New fall TV series mine familiar territory

"Gotham" on Fox stars Ben McKenzie (left) as Jim Gordon and Donal Logue as Harvey Bullock. Credit: FOX / Jessica Miglio

Even before the new fall series lineup is announced, one thing is known: to expect the expected.

TV productions are expensive, so the safest investments are usually the ones that have proven themselves in the past. As "Seinfeld" gave way to "Friends" and countless other sitcoms based around a group of singles, the tried-and-true of more recent programming returns, dressed slightly differently but ready for ratings success.

The fall 2014 lineup follows the same trodden path. In it, you'll find:

1. Plenty of political serials on the ballot.

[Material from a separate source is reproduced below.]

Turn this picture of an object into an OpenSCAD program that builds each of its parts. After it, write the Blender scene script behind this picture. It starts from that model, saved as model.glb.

Thanks to the beloved "Homeland" (Showtime) and "Scandal" (ABC) the networks are betting viewers have additional room in their hearts for even more political soap operas. "Madame Secretary" (CBS) stars Téa Leoni as a CIA agent-turned-Secretary of State, while "State of Affairs" (NBC) finds Katherine Heigl and Alfre Woodard, as a CIA analyst and the President, joining forces to fight terrorism. Also be on red alert for "Scorpion" (CBS), about a computer genius recruited to work for Homeland Security.

2. The continued flood of movie stars to TV.

The trend of marquee names choosing the relatively regular shooting schedules of series over films isn't slowing anytime soon. Viola Davis is a big get for the latest Shonda Rhimes ("Grey's Anatomy," "Scandal") creation, "How to Get Away with Murder" (ABC); Dylan McDermott continues to cozy up to the small screen in criminal procedural "Stalker" (CBS); and Octavia Spencer rules the ward in the childrens' hospital drama "The Red Band Society" (Fox).

3. The Brits have arrived. And they're staying.

Product from the BBC -- "The Office," "Downton Abbey" -- has been gold for many American channels. The newest entry is the anticipated remake of "Broadchurch," with David Tennant ("Dr. Who") reprising his role as a detective in "Gracepoint" (Fox) alongside Anna Gunn.

4. Comic books are a continued source of inspiration.

With "The Walking Dead" (AMC) surprisingly lively in its ratings and "Marvel's Agents of S.H.I.E.L.D." (ABC) filming season two, comic books find ever more shelf space on TV. Good continues to fight evil in "The Flash" (The CW), a spinoff of "The Arrow," which premiered in 2012. And for anyone who loves a good origin story, meet Jim Gordon before he was Batman's commissioner in "Gotham" (Fox).

5. Sitcoms are still struggling for relevance.

The noted exception appears to be "Black-ish," which sees Anthony Anderson ("Law & Order") as a dad struggling with his racial identity. Plenty of others appear, based on the trailers, to be nth-generation attempts to rekindle the magic occasionally found in group of friends hanging out, talking about nothing. In the best cases, such shows manage to strike a cultural chord. "Selfie" (ABC) may do that, but it seems more likely to go the way of "Friends with Better Lives." And Myspace.